Conferment of national hero status in Zimbabwe has been mired in controversy since the establishment of the Zimbabwe’s Heroes Acre, after independence in 1980. For starters, it is the ruling Zanu–PF party that has sole prerogative of choosing who gets buried there. As a result, many question the credentials of some of those buried at the shrine, while some who the public felt were deserving of the honour never made it. Zanu–PF’s argument is that the status is reserved for “those heroes who subordinated their personal interests to the collective interest of Zimbabwe. They accepted and endured pain, suffering and brutality with fortitude even unto death.” Consequently, almost all those buried at the shrine are politicians and veterans of Zimbabwe’s War of Liberation.

Mtukudzi is the first musician, and one of a handful of non-politicians and non-war veterans, conferred with the honour. While there was little opposition to his getting the honour, there was division over where he should be buried. Some argued that he was too good a man to be buried among some of the dubious characters interred at the Heroes Acre, while some felt he stood a better chance of “immortality” buried at the shrine. His family, however, chose to have him buried at his rural home in north-eastern Zimbabwe.

That should have seen the man who had never declared allegiance to any political party buried in peace, but things are never that straightforward in Zimbabwe. On the Saturday following his death, after a service in Norton, his casket was brought to Harare, where various musicians played a farewell concert. Nelson Chamisa, the leader of the opposition MDC, claims he was stopped from getting into the stadium by state security agents. Government (read Zanu–PF) rebutted his claim, saying Chamisa wanted to drive his motorcade into the stadium, which was not allowed. On being told he couldn’t drive in, he apparently left in a huff. Another version is that he wasn’t even in the motorcade, which was a kind of “advance party”. Anyway, the independent, or non-government, media got their headline: “Chamisa stopped from attending Tuku funeral,” the headlines screamed.

The burial took place on Sunday at Tuku’s home village of Madziwa in north-eastern Zimbabwe. That, too, had its own drama. Once again, Chamisa was reportedly denied entrance to the homestead by state security agents, but this time, instead of him leaving, some of his supporters cleared the way for him by bum-rushing their way in. The ruling party might have had reason to worry about his presence, because some of the thousands of Tuku’s fans who had come to bid their hero farewell were also supporters of the MDC leader, as evidenced by the crowd that followed him, chanting, “President, president!”

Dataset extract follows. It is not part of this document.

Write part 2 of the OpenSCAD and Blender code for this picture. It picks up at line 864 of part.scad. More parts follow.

Wherever he was, Tuku must have been amused by the way the politicians tried to score points from his death. I knew Oliver Mtukudzi well enough for him to ask me personally to translate into English the lyrics on one of his albums, and to write the sleeve notes. I interviewed the man more than a few times for both radio and print, and during the close to two decades I knew him, he never clearly indicated which party he supported, or discussed politics with me.

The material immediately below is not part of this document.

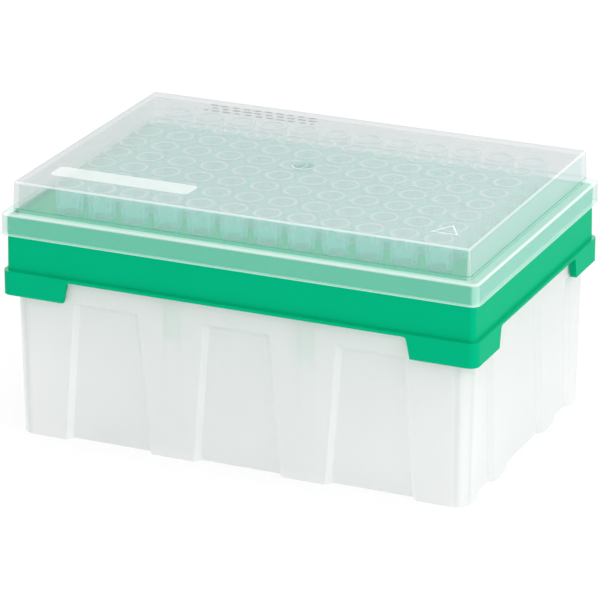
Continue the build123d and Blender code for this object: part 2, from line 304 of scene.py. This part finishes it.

It seems he decided he was bigger than politics, as he played at functions for both the ruling party and the opposition. In 2012, he performed at late leader of the opposition Morgan Tsvangirai’s wedding. He also made an appearance at Tsvangirai’s burial in February 2018 as a mourner, but the audience demanded that he sing “Neria”, one of his biggest hits. He obliged them by singing the song without any accompaniment. In 2016, he performed at a Zanu–PF event dubbed the One Million Man March.

But, despite the adulation the government clearly had for Tuku in life and in death, he did have issues with the authorities. The first (which I know of because he told me) was the fact that they wouldn’t allow him to build his now sprawling Pakare Paye Cultural Centre in the capital city. He had to settle for Norton, which is more like a big village than a town. The authorities’ excuse was that the place where he wanted to build his centre had already been allocated to someone else. That was in the early noughties. That space is still vacant. One of his dreams was to run a community radio station. He did build one at his cultural centre. Again, he was denied a licence. Finally, the last time he took me around the complex, proudly showing me new developments, I noticed a plaque that said his cutting-edge recording studio had been opened by Bothwell Nyamhondera, one of Zimbabwe’s most respected veteran recording engineers. “I thought I would give the honour to one of our own, instead of those government officials who do nothing for the people,” was his response when I expressed my surprise that he had asked Nyamhondera to do the honours. That was the closest I heard Tuku express anything close to political.

When he succumbed to diabetes, Oliver Mtukudzi was 66. He had compressed the creative output of several lifetimes by releasing 66 albums. He could have retired decades ago, but kept working almost until his death. He is survived by his wife Daisy, five daughters and two grandchildren. His only son, Sam, who was fast establishing himself as a singer/songwriter and multi-instrumentalist, died in a car crash two weeks shy of his 22nd birthday in March 2010. Some say Tuku never recovered from the blow of burying Sam, whom he viewed as his heir.

Oliver Mtukudzi (picture: YouTube)

  • Oliver Mtukudzi: Born 22 September 1952. Died 23 January 2019.